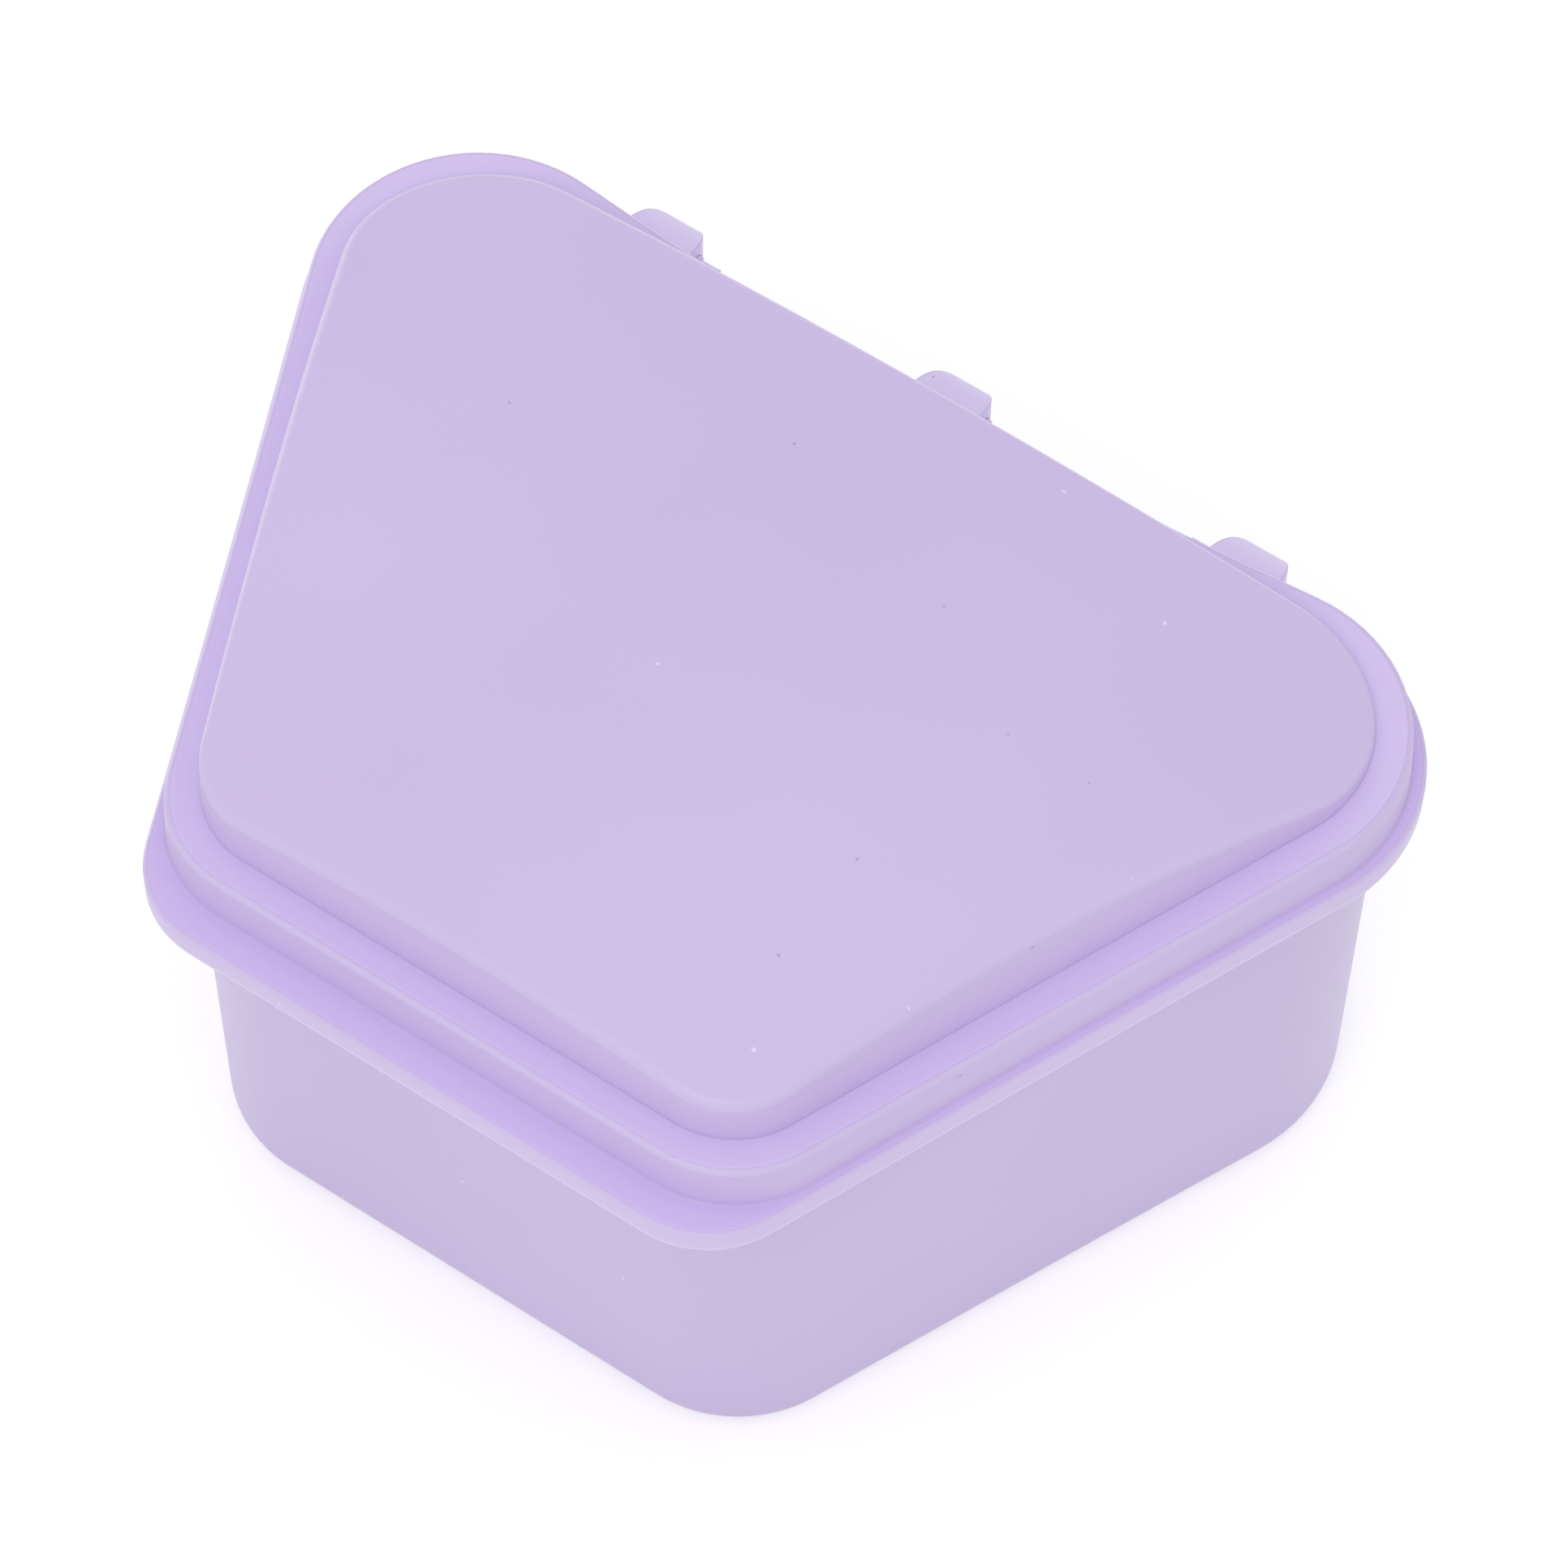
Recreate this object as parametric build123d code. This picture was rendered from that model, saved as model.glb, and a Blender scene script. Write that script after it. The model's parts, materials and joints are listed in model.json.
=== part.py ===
from build123d import *
import math
import os

# Hinged retainer case: a tapered tub and a crowned lid that turns on three clip hinges.
# Millimetres. X runs along the hinge, +Y points to the hinge at the back, +Z is up.
# The origin is the bottom centre of the closed case's bounding box.

# Plan of the lid, given at its sharp corners before they are rounded
case_depth = 59.95
back_width = 91.3
front_width = 42.65
back_waist = 3.8
side_waist = 0.14
back_corner_radius = 10.8
front_corner_radius = 8.1

# Heights of the closed case
parting_height = 32.25
flange_thickness = 1.9
terrace_rise = 3.67
crown_rise = 8.86

# Flange around the lid and the thumb lip along its front
flange_overhang = 0.59
flange_back_radius = 11.1
thumb_lip_reach = 2.23
thumb_lip_radius = 6.75
flange_edge_radius = 0.42
flange_lower_radius = 0.15

# Terrace and raised crown of the lid
terrace_draft_angle = 2.66
terrace_edge_radius = 0.5
terrace_width = 2.22
crown_back_radius = 8.8
crown_front_radius = 6.4
crown_radius_across = 120.3
crown_radius_along = 80.1
crown_draft_angle = 2.5
crown_edge_radius = 0.8
crease_radius = 0.2
lid_wall = 1.1
lid_inner_radius = 0.5

# Tub under the lid, whose sides run together faster than the lid's
tub_side_inset = 0.19
tub_front_inset = 1.43
tub_front_narrowing = 2.57
tub_draft_angle = 0.8
tub_back_radius = 11.7
tub_front_radius = 9.6
tub_edge_radius = 0.25
tub_foot_radius = 1.5
tub_inner_foot_radius = 3.0
tub_wall = 2.0
tub_floor = 1.5

# Thin rim of the tub that stands inside the lid
rim_clearance = 0.3
rim_front_clearance = 0.55
rim_top_clearance = 0.55
rim_edge_radius = 0.25

# Clip hinges: a bar between two lugs on the tub, and a hook on the lid that snaps round it
hinge_names = ("left", "middle", "right")
hinge_pitch = 21.85
hinge_row_shift = -0.5
hinge_bar_radius = 0.55
hinge_running_fit = 0.05
hinge_line_inset = 1.04
hook_wall = 1.05
hook_width = 4.9
hook_rise = 0.18
hook_end_angle = -125.0
hook_end_radius = 0.3
hook_back_radius = 1.0
hook_left_corner_radius = 2.5
hook_right_corner_radius = 1.2
hook_lug_gap = 0.25
lug_thickness = 1.4
lug_end_radius = 0.4
lug_gap_to_lid = 0.25
lug_slope_angle = 45.0

# Places worked out from the sizes above
flange_top = parting_height + flange_thickness
terrace_top = flange_top + terrace_rise
crown_top = terrace_top + crown_rise
rim_top = terrace_top - lid_wall - rim_top_clearance
bore_radius = hinge_bar_radius + hinge_running_fit
hook_radius = bore_radius + hook_wall
hinge_y = case_depth / 2 - hook_radius
hinge_z = flange_top + hook_rise - hook_radius
pad_end_y = hinge_y + hook_radius - hook_left_corner_radius
front_line_y = thumb_lip_reach - case_depth / 2
back_line_y = hinge_y + hinge_line_inset

# Circle that the waisted back edge is part of
waist_radius = (back_width ** 2 / 4 + back_waist ** 2) / (2 * back_waist)
waist_centre_y = back_line_y - back_waist + waist_radius


def side_slope(narrowing):
    """How fast a side leads outwards, where the front is narrower than the lid's own."""
    return (back_width - front_width + narrowing) / 2 / (back_line_y - front_line_y)


def half_width(y, inset, narrowing):
    """Half the plan's width at y, with both sides moved in by the inset."""
    slope = side_slope(narrowing)
    start = (front_width - narrowing) / 2
    return start + slope * (y - front_line_y) - inset * math.hypot(1, slope)


def back_corner_y(inset, narrowing):
    """Where a side meets the waisted back edge, with both moved in by the inset."""
    slope = side_slope(narrowing)
    start = half_width(0, inset, narrowing)
    half_linear = start * slope - waist_centre_y
    square = 1 + slope ** 2
    constant = start ** 2 + waist_centre_y ** 2 - (waist_radius + inset) ** 2
    root = math.sqrt(half_linear ** 2 - square * constant)
    return -(half_linear + root) / square


def plan(height, inset, front_inset, back_radius, front_radius, narrowing=0):
    """Rounded outline at a height, moved in from the lid's own outline."""
    back_y = back_corner_y(inset, narrowing)
    waist_y = waist_centre_y - waist_radius - inset
    front_y = front_line_y + front_inset
    back_x = half_width(back_y, inset, narrowing)
    front_x = half_width(front_y, inset, narrowing)
    slope = side_slope(narrowing)
    side_x = (front_x + back_x) / 2 - side_waist / math.hypot(1, slope)
    side_y = (front_y + back_y) / 2 + side_waist * slope / math.hypot(1, slope)
    outline = make_face([
        Line((-front_x, front_y), (front_x, front_y)),
        ThreePointArc((front_x, front_y), (side_x, side_y), (back_x, back_y)),
        ThreePointArc((back_x, back_y), (0, waist_y), (-back_x, back_y)),
        ThreePointArc((-back_x, back_y), (-side_x, side_y), (-front_x, front_y)),
    ])
    outline = fillet(outline.vertices().sort_by(Axis.Y)[-2:], back_radius)
    outline = fillet(outline.vertices().sort_by(Axis.Y)[:2], front_radius)
    return Pos(0, 0, height) * outline


def level_face(solid, height):
    """The flat face of a solid that lies at a height."""
    return solid.faces().filter_by(Plane.XY).sort_by(lambda face: abs(face.center().Z - height))[0]


def dome(depth):
    """Solid under the crown's double curve, taken a depth below its outside."""
    height = terrace_rise + crown_rise
    disc = Pos(0, crown_top - crown_radius_along) * Circle(crown_radius_along - depth)
    band = Pos(0, crown_top - height) * Rectangle(2 * crown_radius_along, 2 * height)
    axis = Axis((0, 0, crown_top - crown_radius_across), (0, 1, 0))
    reach = math.degrees(math.asin(back_width / 2 / crown_radius_across))
    section = (Plane.YZ * (disc & band)).rotate(axis, -reach)
    return revolve(section, axis, revolution_arc=2 * reach)


def crown(depth):
    """Crown of the lid, or the hollow inside it where the depth is the lid's wall."""
    outline = plan(
        flange_top,
        terrace_width + depth,
        terrace_width + depth,
        crown_back_radius - depth,
        crown_front_radius - depth,
    )
    walls = extrude(outline, terrace_rise + crown_rise, taper=crown_draft_angle)
    block = walls & dome(depth)
    top = block.faces().sort_by(Axis.Z)[-1]
    return fillet(top.outer_wire().edges(), crown_edge_radius)


def terrace(depth, edge_radius):
    """Lower step of the lid, or the hollow inside it where the depth is the lid's wall."""
    outline = plan(
        parting_height,
        depth,
        depth,
        back_corner_radius - depth,
        front_corner_radius - depth,
    )
    top = terrace_top - depth
    block = extrude(outline, top - parting_height, taper=terrace_draft_angle)
    return fillet(level_face(block, top).outer_wire().edges(), edge_radius)


def flange():
    """Flat flange round the lid, wider along the front as a thumb lip."""
    outline = plan(
        parting_height,
        -flange_overhang,
        -thumb_lip_reach,
        flange_back_radius,
        thumb_lip_radius,
    )
    return extrude(outline, flange_thickness)


def hinge_places():
    """Each hinge's name and its place along the hinge line."""
    middle = (len(hinge_names) - 1) / 2
    places = [hinge_row_shift + (index - middle) * hinge_pitch for index in range(len(hinge_names))]
    return list(zip(hinge_names, places))


def hook_pad(x):
    """Flat tongue of the lid's flange that carries one hook."""
    start_y = waist_centre_y - waist_radius - lid_wall / 2
    width_y = pad_end_y - start_y
    base_z = hinge_z + bore_radius
    size = Box(hook_width, width_y, hook_wall)
    return Pos(x, start_y + width_y / 2, base_z + hook_wall / 2) * size


def lid_shell():
    """The lid in one piece: flange, terrace, crown and hinge tongues, clear of the hooks."""
    shell = flange() + terrace(0, terrace_edge_radius)
    shell = fillet(level_face(shell, flange_top).inner_wires()[0].edges(), crease_radius)
    shell = fillet(level_face(shell, flange_top).outer_wire().edges(), flange_edge_radius)
    shell = fillet(level_face(shell, parting_height).outer_wire().edges(), flange_lower_radius)
    shell += crown(0)
    for _, x in hinge_places():
        shell += hook_pad(x)
        shell -= hook(x)
    shell -= terrace(lid_wall, lid_inner_radius)
    shell -= crown(lid_wall)
    return shell


def tub_outside():
    """Outer form of the tub, up to the plane where the lid sits."""
    outline = plan(
        parting_height,
        tub_side_inset,
        tub_front_inset,
        tub_back_radius,
        tub_front_radius,
        tub_front_narrowing,
    )
    return extrude(outline, parting_height, dir=(0, 0, -1), taper=tub_draft_angle)


def tub_rim():
    """Upstand of the tub that locates the lid from inside."""
    outline = plan(
        parting_height,
        lid_wall + rim_clearance,
        lid_wall + rim_front_clearance,
        back_corner_radius - lid_wall - rim_clearance,
        front_corner_radius - lid_wall - rim_clearance,
    )
    return extrude(outline, rim_top - parting_height, taper=terrace_draft_angle)


def tub_hollow():
    """Space inside the tub, open at the top of the rim."""
    outline = plan(
        rim_top,
        tub_side_inset + tub_wall,
        tub_front_inset + tub_wall,
        tub_back_radius - tub_wall,
        tub_front_radius - tub_wall,
        tub_front_narrowing,
    )
    hollow = extrude(outline, rim_top - tub_floor, dir=(0, 0, -1), taper=tub_draft_angle)
    return fillet(level_face(hollow, tub_floor).outer_wire().edges(), tub_inner_foot_radius)


def base_tub():
    """The tub in one piece, with the thin rim that stands inside the lid."""
    tub = tub_outside()
    tub = fillet(level_face(tub, 0).outer_wire().edges(), tub_foot_radius)
    tub = fillet(level_face(tub, parting_height).outer_wire().edges(), tub_edge_radius)
    rim = tub_rim()
    rim = fillet(level_face(rim, rim_top).outer_wire().edges(), rim_edge_radius)
    return tub + rim - tub_hollow()


def on_circle(radius, angle):
    """Point of a circle round the hinge axis, in the plane across the hinge."""
    turn = math.radians(angle)
    return (hinge_y + radius * math.cos(turn), hinge_z + radius * math.sin(turn))


def across_hinge(face, x, width):
    """Solid of a width, made from a face drawn across the hinge, centred on x."""
    return extrude(Plane.YZ.offset(x) * face, width / 2, both=True)


def hook(x):
    """Hook on the lid's tongue: flat over the bar, down behind it and round under it."""
    top_outer = (hinge_y + hook_radius, hinge_z + hook_radius)
    back_outer = on_circle(hook_radius, 0)
    end_outer = on_circle(hook_radius, hook_end_angle)
    end_inner = on_circle(bore_radius, hook_end_angle)
    top_inner = on_circle(bore_radius, 90)
    root_outer = (pad_end_y, top_outer[1])
    root_inner = (pad_end_y, top_inner[1])
    section = make_face([
        Line(root_inner, root_outer),
        Line(root_outer, top_outer),
        Line(top_outer, back_outer),
        ThreePointArc(back_outer, on_circle(hook_radius, hook_end_angle / 2), end_outer),
        Line(end_outer, end_inner),
        ThreePointArc(end_inner, on_circle(bore_radius, (90 + hook_end_angle) / 2), top_inner),
        Line(top_inner, root_inner),
    ])
    section = fillet(section.vertices().sort_by(Axis((0, 0, 0), (1, 1, 0)))[-1], hook_back_radius)
    section = fillet(section.vertices().sort_by(Axis.Y)[:2], hook_end_radius)
    return across_hinge(section, x, hook_width) & hook_plan(x)


def hook_plan(x):
    """Upright block that rounds the hook's two outer corners as seen from above."""
    back_y = hinge_y + hook_radius
    front_y = hinge_y - hook_radius
    outline = Pos(x, (back_y + front_y) / 2) * Rectangle(hook_width, back_y - front_y)
    corners = outline.vertices().sort_by(Axis.Y)[-2:].sort_by(Axis.X)
    outline = fillet(corners[0], hook_left_corner_radius)
    corners = outline.vertices().sort_by(Axis.X)[-2:].sort_by(Axis.Y)
    outline = fillet(corners[-1], hook_right_corner_radius)
    return extrude(outline, crown_top)


def pin(x):
    """Bar of the tub between two lugs, which the hook turns on."""
    section = Pos(hinge_y, hinge_z) * Circle(hinge_bar_radius)
    return across_hinge(section, x, hook_width + 2 * hook_lug_gap)


def lug(x):
    """Bracket on the tub's back wall that reaches under the lid and carries one end of a bar."""
    top_z = parting_height - lug_gap_to_lid
    neck_y = hinge_y - lug_end_radius
    slope_start = on_circle(lug_end_radius, lug_slope_angle - 90)
    root_y = waist_centre_y - waist_radius - tub_side_inset - tub_wall / 2
    root_z = slope_start[1] - (slope_start[0] - root_y) * math.tan(math.radians(lug_slope_angle))
    gusset = make_face([
        Line((root_y, root_z), (root_y, top_z)),
        Line((root_y, top_z), (neck_y, top_z)),
        Line((neck_y, top_z), (neck_y, hinge_z)),
        Line((neck_y, hinge_z), slope_start),
        Line(slope_start, (root_y, root_z)),
    ])
    section = gusset + Pos(hinge_y, hinge_z) * Circle(lug_end_radius)
    return across_hinge(section, x, lug_thickness) - tub_outside()


def lug_pair(x):
    """The two lugs at the ends of one bar."""
    reach = hook_width / 2 + hook_lug_gap + lug_thickness / 2
    return Compound(children=[lug(x - reach), lug(x + reach)])


os.makedirs("parts", exist_ok=True)
export_step(base_tub(), "parts/base_tub.step")
export_step(lid_shell(), "parts/lid_shell.step")
for name, x in hinge_places():
    export_step(lug_pair(x), f"parts/hinge_lugs_{name}.step")
    export_step(pin(x), f"parts/hinge_pin_{name}.step")
    export_step(hook(x), f"parts/hinge_hook_{name}.step")
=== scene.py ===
import json
import math

import bpy
from mathutils import Matrix, Vector


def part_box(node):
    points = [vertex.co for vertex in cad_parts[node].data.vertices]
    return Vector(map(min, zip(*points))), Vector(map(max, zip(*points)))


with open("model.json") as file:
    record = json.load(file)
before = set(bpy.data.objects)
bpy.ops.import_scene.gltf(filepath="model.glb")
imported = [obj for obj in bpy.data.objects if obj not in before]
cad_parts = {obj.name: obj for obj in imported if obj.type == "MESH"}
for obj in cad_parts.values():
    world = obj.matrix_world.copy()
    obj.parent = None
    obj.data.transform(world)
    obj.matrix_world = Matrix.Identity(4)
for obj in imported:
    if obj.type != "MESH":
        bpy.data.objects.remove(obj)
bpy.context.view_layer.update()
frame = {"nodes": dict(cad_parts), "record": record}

# Camera of the photograph, in the case's own frame: metres and degrees
CAMERA_TARGET = Vector((0.003265, 0.004286, 0.023549))
CAMERA_DISTANCE = 0.44712
CAMERA_AZIMUTH = 33.595
CAMERA_ELEVATION = 59.314
CAMERA_ROLL = 0.705
CAMERA_LENS = 165.26
CAMERA_SENSOR = 36.0

# Light of the studio: an even white dome, a soft box in front and a cooler one overhead
DOME_STRENGTH = 0.80
FRONT_BOX_PLACE = Vector((0.25, -0.9, 1.1))
FRONT_BOX_SIDE = 0.7
FRONT_BOX_POWER = 3.0
FRONT_BOX_COLOUR = (1.0, 1.0, 1.0)
TOP_BOX_PLACE = Vector((-0.03, 0.05, 1.28))
TOP_BOX_SIDE = 0.4
TOP_BOX_POWER = 0.7
TOP_BOX_COLOUR = (0.85, 0.97, 1.0)

# Floor: wide, pale, and lifted to white where no shadow falls
FLOOR_SIDE = 6.0
FLOOR_COLOUR = (0.85, 0.85, 0.85, 1)
FLOOR_LIFT = 0.33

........

→ Set task
Extract the first line above and each line after it up to and including the one with "tub_floor = 1.5", please, exactly and with nothing else.

→ Solution for this problem
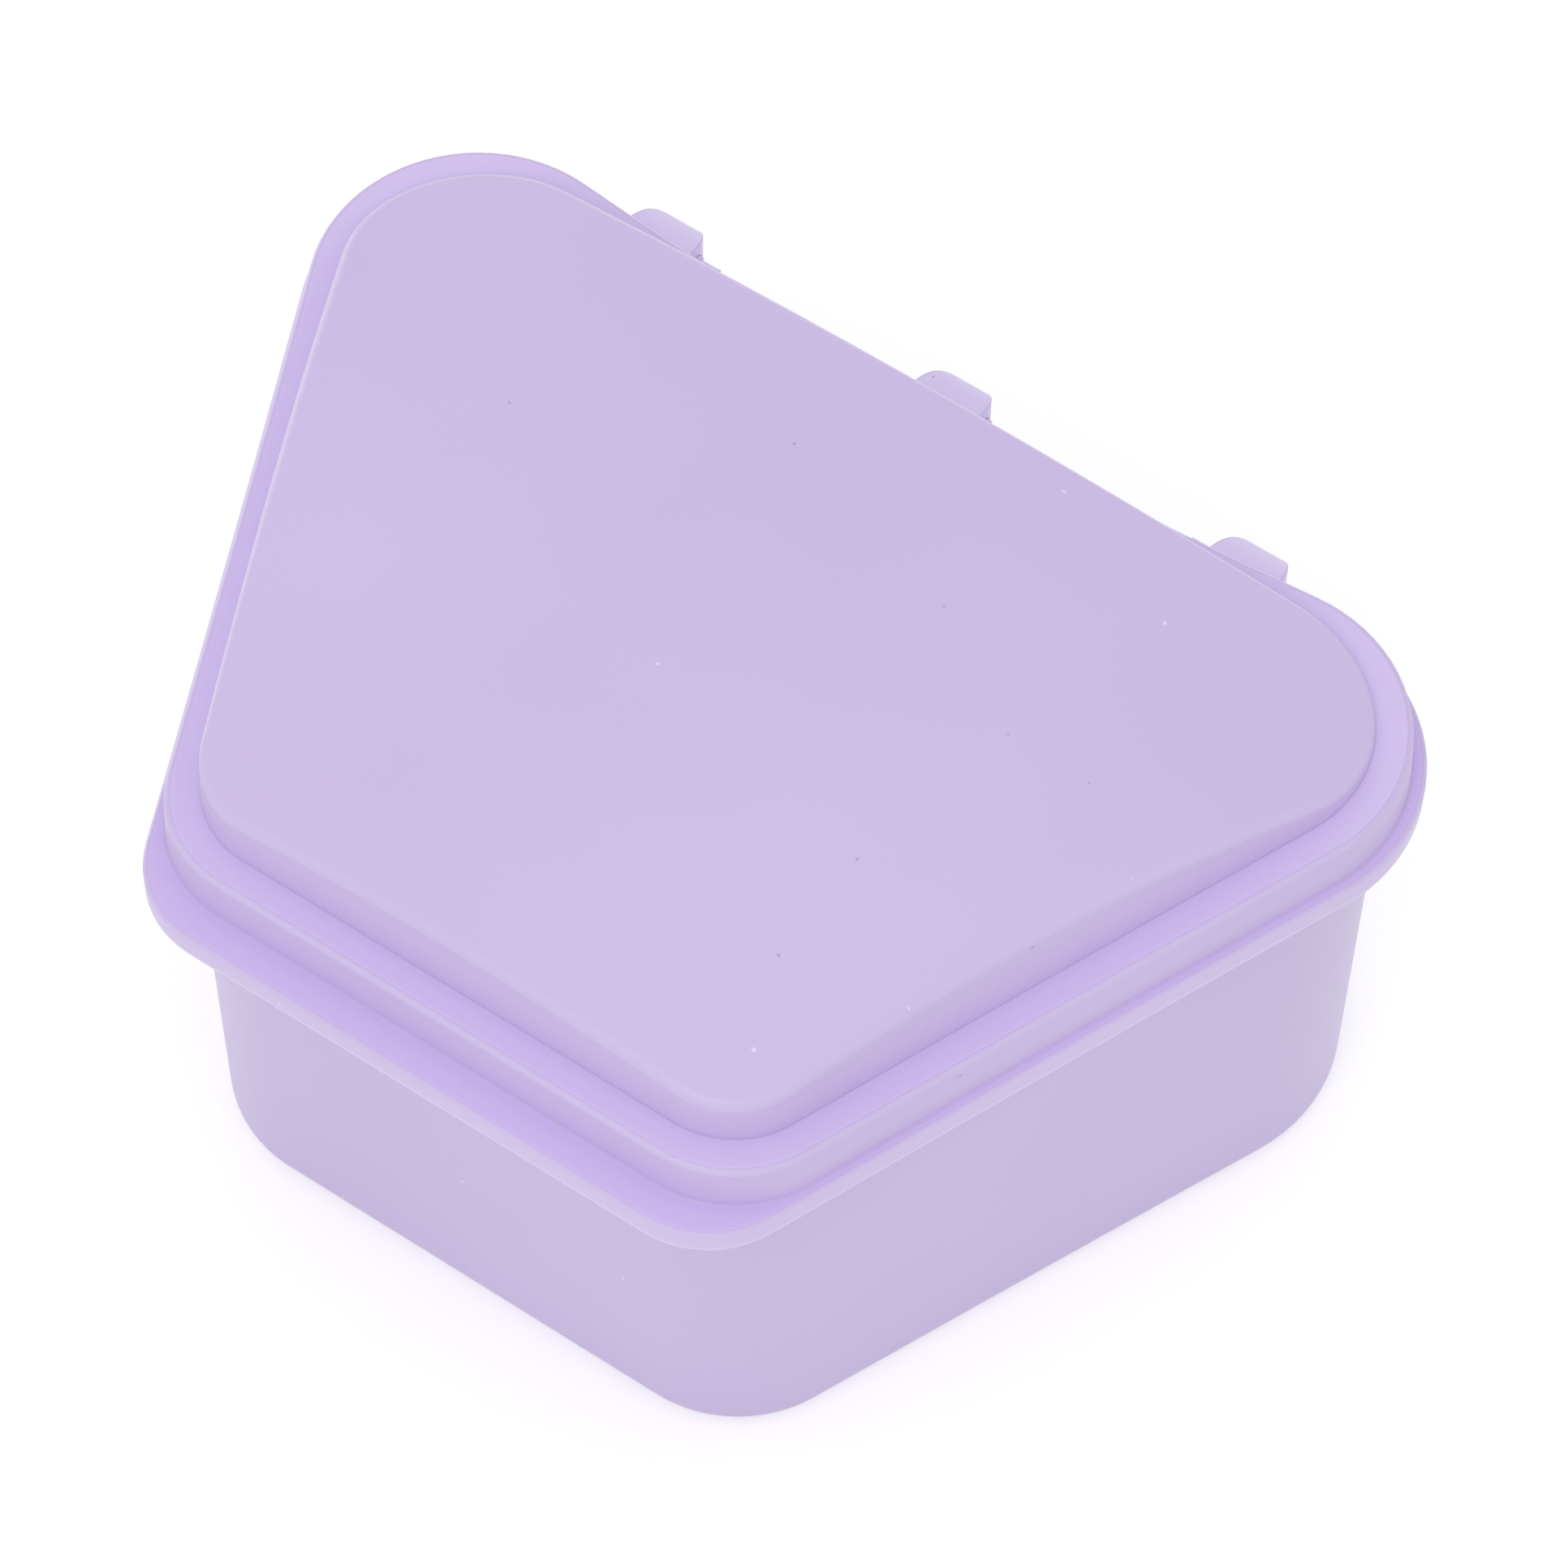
Recreate this object as parametric build123d code. This picture was rendered from that model, saved as model.glb, and a Blender scene script. Write that script after it. The model's parts, materials and joints are listed in model.json.
=== part.py ===
from build123d import *
import math
import os

# Hinged retainer case: a tapered tub and a crowned lid that turns on three clip hinges.
# Millimetres. X runs along the hinge, +Y points to the hinge at the back, +Z is up.
# The origin is the bottom centre of the closed case's bounding box.

# Plan of the lid, given at its sharp corners before they are rounded
case_depth = 59.95
back_width = 91.3
front_width = 42.65
back_waist = 3.8
side_waist = 0.14
back_corner_radius = 10.8
front_corner_radius = 8.1

# Heights of the closed case
parting_height = 32.25
flange_thickness = 1.9
terrace_rise = 3.67
crown_rise = 8.86

# Flange around the lid and the thumb lip along its front
flange_overhang = 0.59
flange_back_radius = 11.1
thumb_lip_reach = 2.23
thumb_lip_radius = 6.75
flange_edge_radius = 0.42
flange_lower_radius = 0.15

# Terrace and raised crown of the lid
terrace_draft_angle = 2.66
terrace_edge_radius = 0.5
terrace_width = 2.22
crown_back_radius = 8.8
crown_front_radius = 6.4
crown_radius_across = 120.3
crown_radius_along = 80.1
crown_draft_angle = 2.5
crown_edge_radius = 0.8
crease_radius = 0.2
lid_wall = 1.1
lid_inner_radius = 0.5

# Tub under the lid, whose sides run together faster than the lid's
tub_side_inset = 0.19
tub_front_inset = 1.43
tub_front_narrowing = 2.57
tub_draft_angle = 0.8
tub_back_radius = 11.7
tub_front_radius = 9.6
tub_edge_radius = 0.25
tub_foot_radius = 1.5
tub_inner_foot_radius = 3.0
tub_wall = 2.0
tub_floor = 1.5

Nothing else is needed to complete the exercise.